Comment les récupérer à la sortie de prison ?

Pour en récupérer la totalité, le seul moyen est d’avoir un casier judiciaire remis complètement à blanc. Face à ça, il y a deux solutions : attendre 40 ans - au bout de 40 ans le casier de n’importe qui peut être remis à blanc - ou bien entamer une démarche judiciaire. Pour cela, il faut un maximum de témoignages prouvant sa bonne réhabilitation. Il y a ensuite une audience avec avocat et plaidoirie.


Vous-même vous avez entamé la démarche il y a plusieurs années déjà…

Tout à fait, j’ai 80 lettres qui attendent le juge dans mon tiroir ! Mais, même si j’ai de l’espoir je sais que cela va être très dur car, en matière criminelle aucune réhabilitation n’a jamais été acceptée.


"Je demande que l’on me pardonne, que la société pardonne les actes que j’ai commis."

Cela vous handicape-t-il dans la vie quotidienne ?

Si je ne suis jamais réhabilité, cela ne m'empêchera pas de vivre.
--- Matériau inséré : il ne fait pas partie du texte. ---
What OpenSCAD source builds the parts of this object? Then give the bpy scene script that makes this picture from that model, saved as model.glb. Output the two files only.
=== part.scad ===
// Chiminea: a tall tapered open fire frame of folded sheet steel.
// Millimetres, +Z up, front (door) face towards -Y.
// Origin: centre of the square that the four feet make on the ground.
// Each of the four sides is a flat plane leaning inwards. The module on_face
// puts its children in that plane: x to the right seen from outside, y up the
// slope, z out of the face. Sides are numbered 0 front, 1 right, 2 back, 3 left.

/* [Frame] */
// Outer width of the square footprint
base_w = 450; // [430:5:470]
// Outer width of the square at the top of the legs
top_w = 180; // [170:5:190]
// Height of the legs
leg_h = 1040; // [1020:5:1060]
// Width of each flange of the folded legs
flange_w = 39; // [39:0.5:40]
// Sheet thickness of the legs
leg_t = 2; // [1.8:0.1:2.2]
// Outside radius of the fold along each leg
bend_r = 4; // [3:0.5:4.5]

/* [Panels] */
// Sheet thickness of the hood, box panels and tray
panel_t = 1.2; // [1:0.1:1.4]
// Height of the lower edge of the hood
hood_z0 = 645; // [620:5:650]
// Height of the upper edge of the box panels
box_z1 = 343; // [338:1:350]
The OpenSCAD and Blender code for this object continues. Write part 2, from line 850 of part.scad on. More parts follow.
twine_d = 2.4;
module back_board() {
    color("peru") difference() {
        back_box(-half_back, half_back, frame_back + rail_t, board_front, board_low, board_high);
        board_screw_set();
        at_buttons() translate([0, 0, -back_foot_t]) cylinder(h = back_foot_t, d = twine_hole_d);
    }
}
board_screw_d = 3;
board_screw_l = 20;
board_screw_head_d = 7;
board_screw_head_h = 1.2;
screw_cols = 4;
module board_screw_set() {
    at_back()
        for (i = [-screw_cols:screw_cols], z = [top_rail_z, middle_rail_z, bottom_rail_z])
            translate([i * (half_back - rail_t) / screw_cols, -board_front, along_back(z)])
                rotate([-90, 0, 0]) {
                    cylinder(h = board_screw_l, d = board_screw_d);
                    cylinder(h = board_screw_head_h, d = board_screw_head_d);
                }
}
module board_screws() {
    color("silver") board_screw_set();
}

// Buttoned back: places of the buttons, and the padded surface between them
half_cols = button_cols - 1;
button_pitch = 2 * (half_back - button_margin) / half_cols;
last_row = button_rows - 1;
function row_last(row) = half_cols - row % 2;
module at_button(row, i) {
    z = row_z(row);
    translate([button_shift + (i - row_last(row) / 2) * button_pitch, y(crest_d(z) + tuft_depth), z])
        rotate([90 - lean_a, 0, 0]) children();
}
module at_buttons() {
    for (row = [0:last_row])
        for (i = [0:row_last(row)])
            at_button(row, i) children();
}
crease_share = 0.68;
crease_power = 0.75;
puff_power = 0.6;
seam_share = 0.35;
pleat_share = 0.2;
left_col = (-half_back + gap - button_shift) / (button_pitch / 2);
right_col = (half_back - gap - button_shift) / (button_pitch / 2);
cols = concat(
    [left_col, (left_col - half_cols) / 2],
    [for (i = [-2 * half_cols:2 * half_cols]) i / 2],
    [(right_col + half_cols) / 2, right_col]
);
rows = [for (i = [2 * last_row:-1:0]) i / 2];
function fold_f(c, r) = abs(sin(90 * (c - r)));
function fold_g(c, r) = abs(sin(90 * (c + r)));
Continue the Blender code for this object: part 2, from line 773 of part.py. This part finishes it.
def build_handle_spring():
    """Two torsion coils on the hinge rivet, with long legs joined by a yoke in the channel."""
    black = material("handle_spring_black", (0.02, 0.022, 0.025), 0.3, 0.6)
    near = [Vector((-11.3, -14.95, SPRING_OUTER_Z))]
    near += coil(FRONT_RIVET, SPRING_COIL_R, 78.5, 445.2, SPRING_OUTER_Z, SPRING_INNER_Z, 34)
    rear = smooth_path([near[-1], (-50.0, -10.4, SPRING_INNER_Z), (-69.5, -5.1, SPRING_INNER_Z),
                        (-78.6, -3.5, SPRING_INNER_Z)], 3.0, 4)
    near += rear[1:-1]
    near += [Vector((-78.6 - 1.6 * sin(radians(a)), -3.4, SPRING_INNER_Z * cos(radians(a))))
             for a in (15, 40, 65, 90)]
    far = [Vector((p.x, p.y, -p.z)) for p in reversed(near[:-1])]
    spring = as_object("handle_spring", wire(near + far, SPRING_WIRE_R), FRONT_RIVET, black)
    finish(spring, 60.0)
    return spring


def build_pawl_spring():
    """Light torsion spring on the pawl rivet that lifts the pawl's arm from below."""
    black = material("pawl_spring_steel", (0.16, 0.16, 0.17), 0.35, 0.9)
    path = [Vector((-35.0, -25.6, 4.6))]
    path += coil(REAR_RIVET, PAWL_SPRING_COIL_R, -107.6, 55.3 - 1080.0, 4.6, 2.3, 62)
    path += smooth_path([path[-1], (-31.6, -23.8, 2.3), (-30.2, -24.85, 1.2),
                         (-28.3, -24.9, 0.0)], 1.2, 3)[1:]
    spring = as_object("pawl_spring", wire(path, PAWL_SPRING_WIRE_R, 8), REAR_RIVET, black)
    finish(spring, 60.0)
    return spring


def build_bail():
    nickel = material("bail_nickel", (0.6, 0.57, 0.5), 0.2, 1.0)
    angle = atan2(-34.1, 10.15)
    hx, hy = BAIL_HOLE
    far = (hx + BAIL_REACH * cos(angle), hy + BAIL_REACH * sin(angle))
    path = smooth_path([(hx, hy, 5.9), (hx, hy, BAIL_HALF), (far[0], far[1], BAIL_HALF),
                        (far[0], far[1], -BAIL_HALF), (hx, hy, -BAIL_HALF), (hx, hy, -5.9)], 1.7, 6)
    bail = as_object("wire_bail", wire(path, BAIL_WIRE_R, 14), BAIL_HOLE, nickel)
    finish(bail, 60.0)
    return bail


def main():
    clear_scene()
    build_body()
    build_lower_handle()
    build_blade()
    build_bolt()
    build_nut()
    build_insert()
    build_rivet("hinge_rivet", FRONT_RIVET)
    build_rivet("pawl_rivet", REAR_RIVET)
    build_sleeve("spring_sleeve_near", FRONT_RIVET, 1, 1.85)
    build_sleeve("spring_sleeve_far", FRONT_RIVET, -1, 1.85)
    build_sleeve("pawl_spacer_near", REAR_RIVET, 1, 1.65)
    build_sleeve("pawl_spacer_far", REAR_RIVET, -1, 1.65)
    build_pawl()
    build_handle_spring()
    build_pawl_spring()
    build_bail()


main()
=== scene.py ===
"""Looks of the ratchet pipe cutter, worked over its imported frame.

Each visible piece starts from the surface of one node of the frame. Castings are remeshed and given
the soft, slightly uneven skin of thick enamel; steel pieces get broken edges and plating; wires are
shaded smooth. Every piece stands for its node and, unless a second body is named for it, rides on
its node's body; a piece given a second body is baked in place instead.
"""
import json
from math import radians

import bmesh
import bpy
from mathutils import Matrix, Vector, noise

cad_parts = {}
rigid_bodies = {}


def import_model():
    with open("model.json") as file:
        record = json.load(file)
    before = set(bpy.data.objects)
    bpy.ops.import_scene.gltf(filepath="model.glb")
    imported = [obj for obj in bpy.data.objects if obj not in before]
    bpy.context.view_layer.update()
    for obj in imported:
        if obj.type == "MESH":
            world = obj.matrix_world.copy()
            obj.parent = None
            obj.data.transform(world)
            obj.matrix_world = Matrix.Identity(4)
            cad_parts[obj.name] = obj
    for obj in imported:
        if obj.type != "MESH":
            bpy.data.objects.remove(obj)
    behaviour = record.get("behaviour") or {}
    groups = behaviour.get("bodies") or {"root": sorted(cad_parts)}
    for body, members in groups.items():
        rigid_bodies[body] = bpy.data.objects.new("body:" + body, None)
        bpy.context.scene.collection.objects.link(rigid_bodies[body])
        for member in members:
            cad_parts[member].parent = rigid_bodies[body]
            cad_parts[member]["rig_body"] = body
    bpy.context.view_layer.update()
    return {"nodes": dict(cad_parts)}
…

Par contre, l’être changera beaucoup de choses pour moi d’un point de vue matériel. J’habite dans un milieu rural où, le meilleur moyen d’avoir un emploi est de le créer. Avec cette privation, je n’ai pas le droit de monter une société ni d’avoir des actionnaires. Cela me prive d’un grand nombre de subventions et m’empêche de monter des partenariats dans les domaines qui me plaisent. Malgré de nombreuses démarches, je suis également toujours interdit de droit de vote.


Pour vous, récupérer ces droits veut-il aussi dire redevenir “normal” ?

Je n’aime pas ce mot “normal”. Mais effectivement, vouloir récupérer l’intégralité de ses droits n’est pas seulement une question matérielle. Si on veut les récupérer, c’est pour être réhabilité, quitter cette vie où l’on a sans cesse l’impression d’être pointé du doigt, ce pressentiment de ne pas être compris ou d’être craint. Quelque part, quand je demande d’être réhabilité, je demande que l’on me pardonne, que la société pardonne les actes que j’ai commis.